Rosario Hubert, Charles A. Dana Research Associate Professor of Language and Culture Studies
Course Title: HISP 338. Travel and Exploration at the End of the World (Fall 2025)
Course Summary: This course dives into the history, fictions, and archives of the Polar South, particularly the overlooked Latin American initiatives to explore and lay sovereign claims on these “faraway” lands which—paradoxically—lie right next to South America. Topics covered include the Heroic Age of Antarctic Exploration, the evolution of polar travel technology, extractivism and the whaling industry, ethnography, and the ethical dilemmas surrounding the desire for human settlement in a unique continent with no Indigenous population.
Relation to Research/Pedagogical Interests: The seminar questions the uses of Indigenous and animal practices in the exploration of uninhabited territories as well as in the aesthetic portrayal of such ventures.
Mushahid Hussein, Visiting Assistant Professor of Urban Studies
Course Title: Commodifying Socio-Natures: Environmental Justice for the Anthropocene
Course Summary:
This course explores issues of environmental justice through critical engagements with post-humanist, new materialist, and urban political ecological frameworks broadly within the environmental humanities. It centers on the global circulation of goods and non-human objects in understanding ecological transformations and their uneven consequences on urban communities around the world, both historically and in contemporary contexts. The objective is to equip students with a working knowledge of key issues informing both policy and environmental and climate justice movements, as well as encourage further research on these issues.
Relation to Research/Pedagogical Interests: The idea for this course emerged from my research on the urban political ecological consequences of enclosing wetlands and the making of real estate markets on the eastern outskirts of Dhaka City (Bangladesh), as the region is currently being incorporated within new circuits of commodification and planetary urbanization. It is also informed by my theoretical and pedagogical interests in putting urban political ecology in critical conversation with broader debates on de-growth and eco-socialism, new materialist ontologies, eco-feminism, and issues of just (energy) transitions.
Community Co-Instruction Grants
These awards support the Trinity faculty member and community partner to co-teach a class related to environmental justice.
Derin Atalay, Director, Liberal Arts Action Lab and Lecturer in Public Policy & Law
Course Title: Environmental Justice and Tenant Power: Housing Histories in Hartford (Fall 2025)
Course Summary: This course explores the history of tenant organizing in Hartford, Connecticut through the lens of environmental justice, examining how grassroots movements have challenged housing-related environmental and social inequities. In collaboration with community partners—the Connecticut Fair Housing Center and the Connecticut Tenants Union—students will conduct archival research and oral history collection to document tenant-led resistance and inform current advocacy efforts for safe, equitable housing.
Relation to Research/Pedagogical Interests: This project aligns with my commitment to community-engaged scholarship that highlights how tenant organizing addresses intertwined social and environmental injustices, helping students critically explore the roots of urban inequality through an environmental justice lens.
Catina Bacote, Associate Professor of English
Course Title: Creative Writing in the Community (Spring 2026)
Course Summary: This course will explore the Hartford arts scene, engage with local writers, and participate in literary events at locations such as Real Art Ways, Harriet Beecher Stowe Center, The 224 EcoSpace, Park Street Library, and the Riverbend Bookstore.
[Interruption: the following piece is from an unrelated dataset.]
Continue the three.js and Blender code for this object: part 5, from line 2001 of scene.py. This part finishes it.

Students will investigate how imaginative writing and environmental justice in Hartford intersect. They will also learn about environmental justice work in Hartford and how Black and brown communities access necessities such as clean air, green space and shade, and safe water.
Relation to Research/Pedagogical Interests: This project will further my pedagogical interests that are geared toward social justice as I encourage students to consider the choices available to them as global actors and writers. In my creative writing and literature courses, I invite students to investigate their deepest concerns and curiosities and bear witness to timely and urgent events. They use their moral imaginations to engage with the world around them and grapple with what it means to have an ethical basis for their art.
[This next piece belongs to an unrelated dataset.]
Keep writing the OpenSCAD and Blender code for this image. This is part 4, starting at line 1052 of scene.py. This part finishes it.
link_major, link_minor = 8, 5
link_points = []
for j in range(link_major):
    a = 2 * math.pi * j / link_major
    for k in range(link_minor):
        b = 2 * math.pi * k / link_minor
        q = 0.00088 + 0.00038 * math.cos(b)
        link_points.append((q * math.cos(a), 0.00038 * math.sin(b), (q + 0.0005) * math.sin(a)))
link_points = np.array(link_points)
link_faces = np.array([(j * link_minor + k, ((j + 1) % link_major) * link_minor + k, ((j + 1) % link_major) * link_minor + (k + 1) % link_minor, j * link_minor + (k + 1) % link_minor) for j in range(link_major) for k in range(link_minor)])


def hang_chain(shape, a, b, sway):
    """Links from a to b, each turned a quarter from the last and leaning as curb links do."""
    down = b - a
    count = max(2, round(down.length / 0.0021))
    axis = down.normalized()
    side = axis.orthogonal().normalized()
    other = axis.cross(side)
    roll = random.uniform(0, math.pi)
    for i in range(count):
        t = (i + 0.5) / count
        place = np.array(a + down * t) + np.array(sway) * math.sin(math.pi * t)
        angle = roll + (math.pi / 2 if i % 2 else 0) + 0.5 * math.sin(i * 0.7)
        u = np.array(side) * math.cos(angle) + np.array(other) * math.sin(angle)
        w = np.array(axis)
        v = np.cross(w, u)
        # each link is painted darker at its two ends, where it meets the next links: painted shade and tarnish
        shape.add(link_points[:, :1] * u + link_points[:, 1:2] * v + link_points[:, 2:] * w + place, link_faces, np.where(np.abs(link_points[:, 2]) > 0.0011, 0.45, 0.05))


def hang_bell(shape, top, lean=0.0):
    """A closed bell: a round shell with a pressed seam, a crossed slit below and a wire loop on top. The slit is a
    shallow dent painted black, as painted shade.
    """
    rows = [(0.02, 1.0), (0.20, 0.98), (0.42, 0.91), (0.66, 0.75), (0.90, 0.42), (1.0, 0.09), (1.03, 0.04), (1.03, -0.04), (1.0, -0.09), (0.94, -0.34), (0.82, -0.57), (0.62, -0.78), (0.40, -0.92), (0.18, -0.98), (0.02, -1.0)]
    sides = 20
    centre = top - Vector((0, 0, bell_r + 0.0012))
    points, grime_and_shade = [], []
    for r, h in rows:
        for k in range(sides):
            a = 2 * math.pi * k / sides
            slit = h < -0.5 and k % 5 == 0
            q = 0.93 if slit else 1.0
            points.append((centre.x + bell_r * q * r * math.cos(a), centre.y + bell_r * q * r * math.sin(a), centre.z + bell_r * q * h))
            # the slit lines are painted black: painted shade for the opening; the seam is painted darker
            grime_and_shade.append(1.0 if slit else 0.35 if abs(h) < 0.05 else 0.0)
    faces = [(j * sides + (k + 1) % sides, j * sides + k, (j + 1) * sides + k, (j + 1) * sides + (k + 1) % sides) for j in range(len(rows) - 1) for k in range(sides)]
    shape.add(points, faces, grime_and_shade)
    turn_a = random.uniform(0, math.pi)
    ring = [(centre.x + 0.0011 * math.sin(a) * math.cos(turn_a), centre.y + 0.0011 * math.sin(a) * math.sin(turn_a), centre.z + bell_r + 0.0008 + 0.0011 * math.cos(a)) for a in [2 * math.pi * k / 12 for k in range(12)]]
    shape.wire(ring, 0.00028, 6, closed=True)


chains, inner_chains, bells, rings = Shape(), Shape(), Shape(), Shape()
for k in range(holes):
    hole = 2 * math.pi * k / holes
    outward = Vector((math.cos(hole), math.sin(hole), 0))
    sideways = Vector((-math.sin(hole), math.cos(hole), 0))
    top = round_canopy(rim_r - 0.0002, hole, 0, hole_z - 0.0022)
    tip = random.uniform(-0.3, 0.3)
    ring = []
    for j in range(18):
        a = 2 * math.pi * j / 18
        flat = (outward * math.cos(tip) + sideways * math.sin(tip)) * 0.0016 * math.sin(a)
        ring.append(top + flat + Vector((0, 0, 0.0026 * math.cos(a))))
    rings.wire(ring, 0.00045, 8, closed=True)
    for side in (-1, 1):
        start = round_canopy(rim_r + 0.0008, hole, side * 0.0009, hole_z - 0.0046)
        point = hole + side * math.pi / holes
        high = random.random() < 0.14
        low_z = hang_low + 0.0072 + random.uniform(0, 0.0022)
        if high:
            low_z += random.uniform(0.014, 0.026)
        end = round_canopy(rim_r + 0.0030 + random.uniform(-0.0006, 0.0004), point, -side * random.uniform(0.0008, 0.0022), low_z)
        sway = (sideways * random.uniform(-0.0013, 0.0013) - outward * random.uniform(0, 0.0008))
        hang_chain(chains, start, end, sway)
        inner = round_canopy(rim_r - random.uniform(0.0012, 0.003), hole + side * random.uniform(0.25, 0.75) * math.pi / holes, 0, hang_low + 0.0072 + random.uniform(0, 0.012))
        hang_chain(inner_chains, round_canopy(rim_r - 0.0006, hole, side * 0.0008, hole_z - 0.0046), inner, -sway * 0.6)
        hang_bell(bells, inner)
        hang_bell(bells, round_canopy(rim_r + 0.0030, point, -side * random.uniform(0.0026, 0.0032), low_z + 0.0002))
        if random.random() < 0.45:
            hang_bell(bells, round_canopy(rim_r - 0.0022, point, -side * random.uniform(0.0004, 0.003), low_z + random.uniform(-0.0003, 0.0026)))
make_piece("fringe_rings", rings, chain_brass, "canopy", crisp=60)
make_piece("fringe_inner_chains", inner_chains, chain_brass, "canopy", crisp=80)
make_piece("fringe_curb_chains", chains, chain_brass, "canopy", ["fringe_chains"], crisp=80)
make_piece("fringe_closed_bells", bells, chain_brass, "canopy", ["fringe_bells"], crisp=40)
Community Engaged Faculty Research Grant
This award supports faculty conducting community-engaged environmental research.
Stefanie Chambers, John R. Reitemeyer Term Professor of Political Science
Title: Environmental Justice Policy: Race, Place, and Power
Building on Professor Chamber’s earlier research on Hartford environmental justice coalitions, she will engage Students in the Political Science seminar Environmental Justice Policy: Race, Place, and Power in community-engaged research that examines how residents of Greater Hartford respond to and engage with a pop-up exhibit on the history and present of environmental injustice in Hartford. Students will actively contribute to the Mellon-funded initiative by taking the pop-up exhibits created by Professor Amanda Guzmán’s students into the community to collect feedback—creating an important feedback loop between academic research and community perspectives. Partners in this research include the Center for Leadership and Justice, faith-based institutions, and public libraries in urban and suburban settings.